İnsan Kaynakları Çalışanı “Goygoycu” Mudur?

Türkiye'nin en bilinen özel hastanelerinden birinde hasta hakları bölümünde takım lideri olan kuzenim tarafından belirtildi bu sıfat. Birkaç yıldır görüşmemiştik ve işlerimizden bahsederken ben İnsan Kaynakları (İK) çalışanı olduğumu söylediğimde, “Biz onlara goygoycu diyoruz.” dedi.

Bir İK Profesyoneli olarak kendime sordum. Biz gerçekten “goygoycu” muyuz? Dışardan öyle mi görünüyoruz? 

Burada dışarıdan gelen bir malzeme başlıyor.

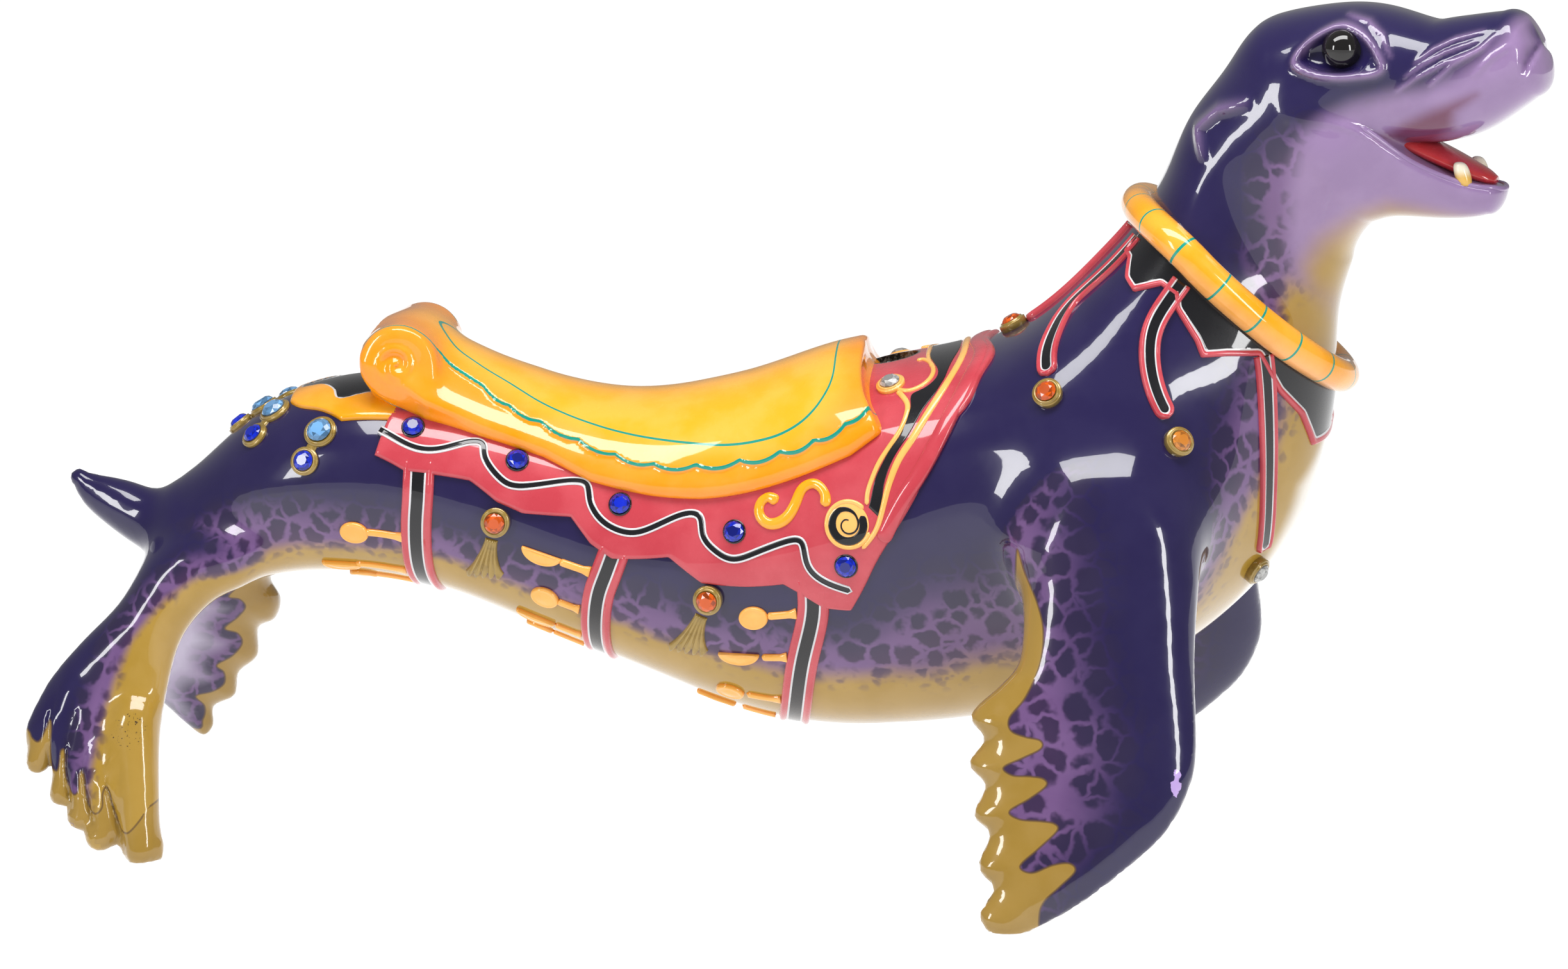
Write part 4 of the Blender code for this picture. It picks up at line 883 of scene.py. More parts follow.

Tabii ki İnsan Kaynakları çalışanları goygoycu değildir. Peki biz sessiz sedasız odamızda neler yapıyoruz? Detaya çok inmeden kısaca bahsedeceğim.

Öncelikle bizim işlerimiz aylık rutinlerle doludur. Bordro ve ücret ödemeleri (Bordro deyip geçmeyelim burada SGK primleri, gelir vergisi, ek ödemeler, maaş hacizleri, BES kesintileri, performans prim hesaplamaları gibi birçok ücret eki ve kesintisi), SGK e-bildirgesi, İşe giriş-çıkış SGK bildirimleri, rutin raporlamalar (personel maliyetleri, bütçe, personel devir hızı, eğitim katılımları ve diğer departmanlar ve yöneticiler tarafından talep edilen spesifik olarak hazırlanmış daha bir çok rapor) rutin işlemlerimiz arasındadır.

Rutin dışı işlemlerimiz de şirket ihtiyaçlarına ve yılın hangi zamanında olduğumuza göre değişir.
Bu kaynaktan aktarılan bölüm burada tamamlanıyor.